After The Close - Stocks staged a turnaround this afternoon when investors received some encouraging news from the Federal Reserve. At the close the Dow Jones Industrial Average was up 98 points, the NASDAQ had risen 26 points, and the S&P 500 was 15 points to the good. Market breadth confirmed the renewed optimism, as winners topped losers by a clear-cut margin on the New York Stock Exchange.

From the opening bell until the 2:00 pm EDT announcement by the Fed that it was on course with its plans to reduce monetary stimulus, the bears were in charge. Losses weren’t heavy, though, reflecting the possibility that the central bank would come through with an upbeat assessment of current conditions, which largely turned out to be the case.

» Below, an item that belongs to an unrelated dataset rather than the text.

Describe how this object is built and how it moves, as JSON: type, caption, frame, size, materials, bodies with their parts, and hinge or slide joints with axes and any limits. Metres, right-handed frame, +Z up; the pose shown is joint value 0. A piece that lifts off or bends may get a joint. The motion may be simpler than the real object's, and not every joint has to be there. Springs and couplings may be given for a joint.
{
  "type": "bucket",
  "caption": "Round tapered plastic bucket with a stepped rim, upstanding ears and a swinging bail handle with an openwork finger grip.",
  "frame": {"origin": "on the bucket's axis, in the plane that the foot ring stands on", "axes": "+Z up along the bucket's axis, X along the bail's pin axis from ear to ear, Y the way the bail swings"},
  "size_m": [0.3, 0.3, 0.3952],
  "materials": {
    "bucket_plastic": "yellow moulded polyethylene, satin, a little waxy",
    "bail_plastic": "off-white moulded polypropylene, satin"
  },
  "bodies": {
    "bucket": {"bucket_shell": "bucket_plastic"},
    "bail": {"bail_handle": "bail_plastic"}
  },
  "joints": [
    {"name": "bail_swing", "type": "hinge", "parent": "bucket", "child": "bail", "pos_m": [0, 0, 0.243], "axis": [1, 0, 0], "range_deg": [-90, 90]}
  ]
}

On point, the Fed indicated that growth had picked up in recent months and the labor market had shown further improvement. Those favorable developments are allowing the Fed to stay the course regarding the winding down of its innovative bond-buying program. The target now is for $35 billion a month in Treasuries and mortgage-backed securities to be purchased, down another $10 billion. Originally, the Federal Reserve was buying $85 billion a month in securities, but that program is due to be concluded by yearend.

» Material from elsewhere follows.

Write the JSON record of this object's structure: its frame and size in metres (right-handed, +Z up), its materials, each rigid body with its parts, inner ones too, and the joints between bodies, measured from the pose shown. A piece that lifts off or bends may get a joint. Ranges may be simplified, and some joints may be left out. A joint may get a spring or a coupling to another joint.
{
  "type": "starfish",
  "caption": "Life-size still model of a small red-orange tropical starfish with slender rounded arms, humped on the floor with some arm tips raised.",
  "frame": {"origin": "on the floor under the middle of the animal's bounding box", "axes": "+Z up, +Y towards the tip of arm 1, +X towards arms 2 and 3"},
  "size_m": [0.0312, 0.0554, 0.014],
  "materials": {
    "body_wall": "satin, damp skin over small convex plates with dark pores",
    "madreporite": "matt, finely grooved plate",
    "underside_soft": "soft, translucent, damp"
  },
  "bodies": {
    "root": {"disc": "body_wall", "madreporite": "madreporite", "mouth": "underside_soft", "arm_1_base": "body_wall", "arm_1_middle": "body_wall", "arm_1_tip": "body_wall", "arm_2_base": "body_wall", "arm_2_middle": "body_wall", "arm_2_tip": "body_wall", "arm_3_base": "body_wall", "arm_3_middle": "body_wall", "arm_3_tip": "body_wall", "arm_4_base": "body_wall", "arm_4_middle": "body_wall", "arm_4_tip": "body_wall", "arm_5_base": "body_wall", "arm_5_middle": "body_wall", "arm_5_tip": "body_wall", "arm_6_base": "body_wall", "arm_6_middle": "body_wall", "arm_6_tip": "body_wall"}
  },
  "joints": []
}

Moreover, the outlook for interest rates remains benign. Short-term rate hikes are likely, beginning in 2015. However, it is unlikely that rates will rise to levels previously seen as normal. That may have provided Wall Street with an added dose of encouragement.

Among the stock market’s main sectors, the Fed’s view that the interest-rate environment would remain tame had a positive effect on shares of utilities. That defensive group was the leading sector this session. Utilities are also being helped by concerns about the growing list of countries where turmoil is on the rise, with Iraq and Ukraine in the forefront on that score.

Among individual stocks, shares of bellwether FedEx (FDX) perked up nicely after the company’s reported higher-than-expected revenues and earnings. The company also provided upbeat guidance about performance in its financial year that began this month. FedEx stock led the way in a strong transportation group.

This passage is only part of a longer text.